Joseph Dimpe – who walked more than 20km to school and back, cooked and cleaned for his paralysed mother, survived on her disability grant, and studied by candle-light in their tiny shack – achieved six distinctions.

So too did Philip Dubazane, now 22, who rose above his conviction as a 17-year old, for murder and hijacking, thanks to the teaching in the prison youth centre – which has the name ‘Usethubeni’, ‘You still have a chance’.

‘Usethubeni’ must be the message that every young learner knows is for them.

And Avuyile Kopolo achieved the third highest marks in the entire Eastern Cape, with her with seven distinctions.

She told the newspapers ‘Our school is just like all the others in previously disadvantaged areas. It faces similar challenges that relate to poverty. However, I am someone who always wants to excel in everything, that is just me. I hope that my story will inspire all pupils in disadvantaged schools to work hard and stop making an excuse of not having enough resources.’

She has hit the nail on the head – striving to excel, and doing so through hard work! This is the culture we want to instil into our learners.

There is another lesson we can learn from Avuyile. She also said ‘My dedicated teachers also made it easy for me to get good results.’

Yes, the Principal is the most important factor in the success of a school; yes, learners must be disciplined in order to reach for excellence; but the quality of individual teachers is absolutely crucial in determining educational outcomes.

Studies around the world show that you get better results from a good teacher in a poor school, than from a poor teacher in a good school.

Where there is excellence in teaching, it more than compensates for other shortcomings a school may face.

This should be an encouragement to every disadvantaged school in the country!

It should also provide all the impetus necessary to ensure that upskilling of teachers is a top priority alongside strengthening principals in management and leadership.
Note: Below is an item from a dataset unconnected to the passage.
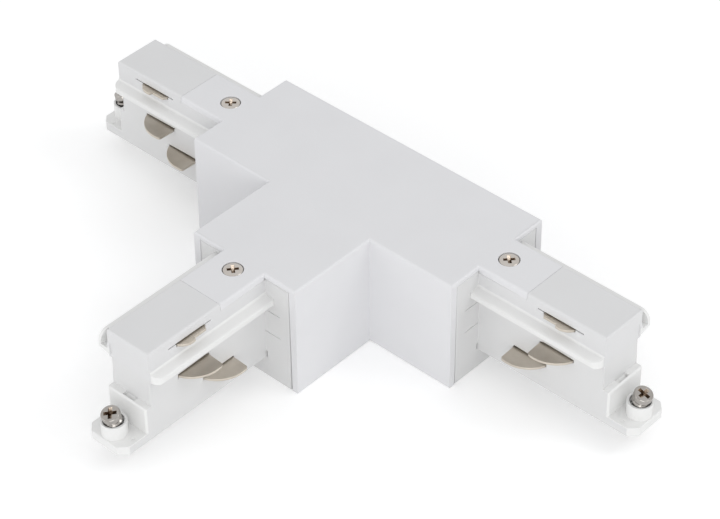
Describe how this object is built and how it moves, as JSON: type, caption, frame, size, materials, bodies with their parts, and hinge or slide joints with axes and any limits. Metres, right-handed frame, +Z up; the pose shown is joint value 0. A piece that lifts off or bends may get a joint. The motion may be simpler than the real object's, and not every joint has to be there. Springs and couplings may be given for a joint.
{
  "type": "lighting track connector",
  "caption": "T-shaped connector for lighting track: white body with arms that carry sprung contacts, guide ribs and a leaning clamp screw at the tip.",
  "frame": {"origin": "centre of the crossing of bar and stem, on the underside", "axes": "+X along the bar to the right arm, -Y along the stem to its tip, +Z up out of the top face"},
  "size_m": [0.1942, 0.1151, 0.035],
  "materials": {
    "cover_plastic": "fine matte white moulding",
    "arm_plastic": "smooth warm white moulding",
    "nickel": "nickel plated steel",
    "contact": "dull nickel bronze, fine lines along its edge",
    "copper_bar": "plain rolled"
  },
  "bodies": {
    "connector": {"cover": "cover_plastic", "base_plate": "cover_plastic", "cover_screws": "nickel", "bar_near_low": "copper_bar", "bar_far_low": "copper_bar", "bar_near_high": "copper_bar", "bar_far_high": "copper_bar", "earth_bar": "copper_bar", "arm_housing_left": "arm_plastic", "arm_cap_left": "arm_plastic", "clamp_nut_left": "nickel", "arm_housing_right": "arm_plastic", "arm_cap_right": "arm_plastic", "clamp_nut_right": "nickel", "arm_housing_stem": "arm_plastic", "arm_cap_stem": "arm_plastic", "clamp_nut_stem": "nickel"},
    "blade_near_low_left": {"blade_near_low_left": "contact"},
    "blade_near_high_left": {"blade_near_high_left": "contact"},
    "blade_far_low_left": {"blade_far_low_left": "contact"},
    "blade_far_high_left": {"blade_far_high_left": "contact"},
    "earth_blade_left": {"earth_blade_left": "contact"},
    "clamp_screw_left": {"clamp_screw_left": "nickel", "clamp_washer_left": "nickel"},
    "blade_near_low_right": {"blade_near_low_right": "contact"},
    "blade_near_high_right": {"blade_near_high_right": "contact"},
    "blade_far_low_right": {"blade_far_low_right": "contact"},
    "blade_far_high_right": {"blade_far_high_right": "contact"},
    "earth_blade_right": {"earth_blade_right": "contact"},
    "clamp_screw_right": {"clamp_screw_right": "nickel", "clamp_washer_right": "nickel"},
    "blade_near_low_stem": {"blade_near_low_stem": "contact"},
    "blade_near_high_stem": {"blade_near_high_stem": "contact"},
    "blade_far_low_stem": {"blade_far_low_stem": "contact"},
    "blade_far_high_stem": {"blade_far_high_stem": "contact"},
    "earth_blade_stem": {"earth_blade_stem": "contact"},
    "clamp_screw_stem": {"clamp_screw_stem": "nickel", "clamp_washer_stem": "nickel"}
  },
  "joints": [
    {"name": "blade_near_low_left_spring", "type": "slide", "parent": "connector", "child": "blade_near_low_left", "axis": [0, 1, 0], "range_m": [0, 0.0015], "stiffness_N_per_m": 800},
    {"name": "blade_near_high_left_spring", "type": "slide", "parent": "connector", "child": "blade_near_high_left", "axis": [0, 1, 0], "range_m": [0, 0.0015], "stiffness_N_per_m": 800},
    {"name": "blade_far_low_left_spring", "type": "slide", "parent": "connector", "child": "blade_far_low_left", "axis": [0, -1, 0], "range_m": [0, 0.0015], "stiffness_N_per_m": 800},
    {"name": "blade_far_high_left_spring", "type": "slide", "parent": "connector", "child": "blade_far_high_left", "axis": [0, -1, 0], "range_m": [0, 0.0015], "stiffness_N_per_m": 800},
    {"name": "earth_blade_left_spring", "type": "slide", "parent": "connector", "child": "earth_blade_left", "axis": [0, 1, 0], "range_m": [0, 0.0012], "stiffness_N_per_m": 800},
    {"name": "clamp_feed_left", "type": "slide", "parent": "connector", "child": "clamp_screw_left", "axis": [0.2756, 0, -0.9613], "range_m": [0, 0.002]},
    {"name": "blade_near_low_right_spring", "type": "slide", "parent": "connector", "child": "blade_near_low_right", "axis": [0, 1, 0], "range_m": [0, 0.0015], "stiffness_N_per_m": 800},
    {"name": "blade_near_high_right_spring", "type": "slide", "parent": "connector", "child": "blade_near_high_right", "axis": [0, 1, 0], "range_m": [0, 0.0015], "stiffness_N_per_m": 800},
    {"name": "blade_far_low_right_spring", "type": "slide", "parent": "connector", "child": "blade_far_low_right", "axis": [0, -1, 0], "range_m": [0, 0.0015], "stiffness_N_per_m": 800},
    {"name": "blade_far_high_right_spring", "type": "slide", "parent": "connector", "child": "blade_far_high_right", "axis": [0, -1, 0], "range_m": [0, 0.0015], "stiffness_N_per_m": 800},
    {"name": "earth_blade_right_spring", "type": "slide", "parent": "connector", "child": "earth_blade_right", "axis": [0, 1, 0], "range_m": [0, 0.0012], "stiffness_N_per_m": 800},
    {"name": "clamp_feed_right", "type": "slide", "parent": "connector", "child": "clamp_screw_right", "axis": [-0.2756, 0, -0.9613], "range_m": [0, 0.002]},
    {"name": "blade_near_low_stem_spring", "type": "slide", "parent": "connector", "child": "blade_near_low_stem", "axis": [-1, 0, 0], "range_m": [0, 0.0015], "stiffness_N_per_m": 800},
    {"name": "blade_near_high_stem_spring", "type": "slide", "parent": "connector", "child": "blade_near_high_stem", "axis": [-1, 0, 0], "range_m": [0, 0.0015], "stiffness_N_per_m": 800},
    {"name": "blade_far_low_stem_spring", "type": "slide", "parent": "connector", "child": "blade_far_low_stem", "axis": [1, 0, 0], "range_m": [0, 0.0015], "stiffness_N_per_m": 800},
    {"name": "blade_far_high_stem_spring", "type": "slide", "parent": "connector", "child": "blade_far_high_stem", "axis": [1, 0, 0], "range_m": [0, 0.0015], "stiffness_N_per_m": 800},
    {"name": "earth_blade_stem_spring", "type": "slide", "parent": "connector", "child": "earth_blade_stem", "axis": [-1, 0, 0], "range_m": [0, 0.0012], "stiffness_N_per_m": 800},
    {"name": "clamp_feed_stem", "type": "slide", "parent": "connector", "child": "clamp_screw_stem", "axis": [0, 0.2756, -0.9613], "range_m": [0, 0.002]}
  ]
}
And though it is not popular to say so, we must not be afraid to reward good educators – and to penalise those who fail their learners.

A culture of excellence at every level – the expectation that all will give their best – as principals, teachers and learners share in the business of education, will help us produce young people who can be leaders not only within politics, but within every walk of life.
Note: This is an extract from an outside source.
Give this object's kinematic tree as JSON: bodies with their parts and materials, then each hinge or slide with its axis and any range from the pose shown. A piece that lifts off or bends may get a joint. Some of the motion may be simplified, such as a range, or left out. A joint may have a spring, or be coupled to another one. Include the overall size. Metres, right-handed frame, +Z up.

And so, our project wants to celebrate and support schools that address the whole of life – much as your Leadership and Management course is addressing the whole of life.

We want to celebrate and support schools that provide a safe and supportive environment that affirms learners, helping them to find their identity, dignity, self-awareness and mutual respect – and to share these values with others.

We want to celebrate and support schools where everyone feels free simply ‘to be’; and to become more fully oneself, as one learns to engage emotionally and spiritually, as well as intellectually, with all of life.

We want to celebrate and support schools that affirm educators and staff alongside learners; schools that enjoy effective governing bodies, solid parental support, close ties to education officials, and strong links to professional organisations.

We want to celebrate and support schools that are a source of pride within their community; schools that are an asset not just to their neighbourhood, but also to other schools in the vicinity – schools that are contributors, which do not suck out the best and keep it for a small minority.

With government at every level, with local communities, with the private sector, with alumni, with all who support our goals, we want to build new partnerships for promoting excellence in education,

And I hope that these new paths that we are opening up will become wide highways along which far more schools will be able to follow.

My firm intention is that the Historic Schools Restoration Project will be able to encourage and inspire not only our partner schools, but many others, to share in our vision – which is, and I quote again, ‘to nurture future African leaders of calibre and integrity, who are able to meet the critical needs of community and country’ [unquote].

After all we strove for in our turbulent past – all we strove for, for ourselves and for our children – we dare not now settle for anything less.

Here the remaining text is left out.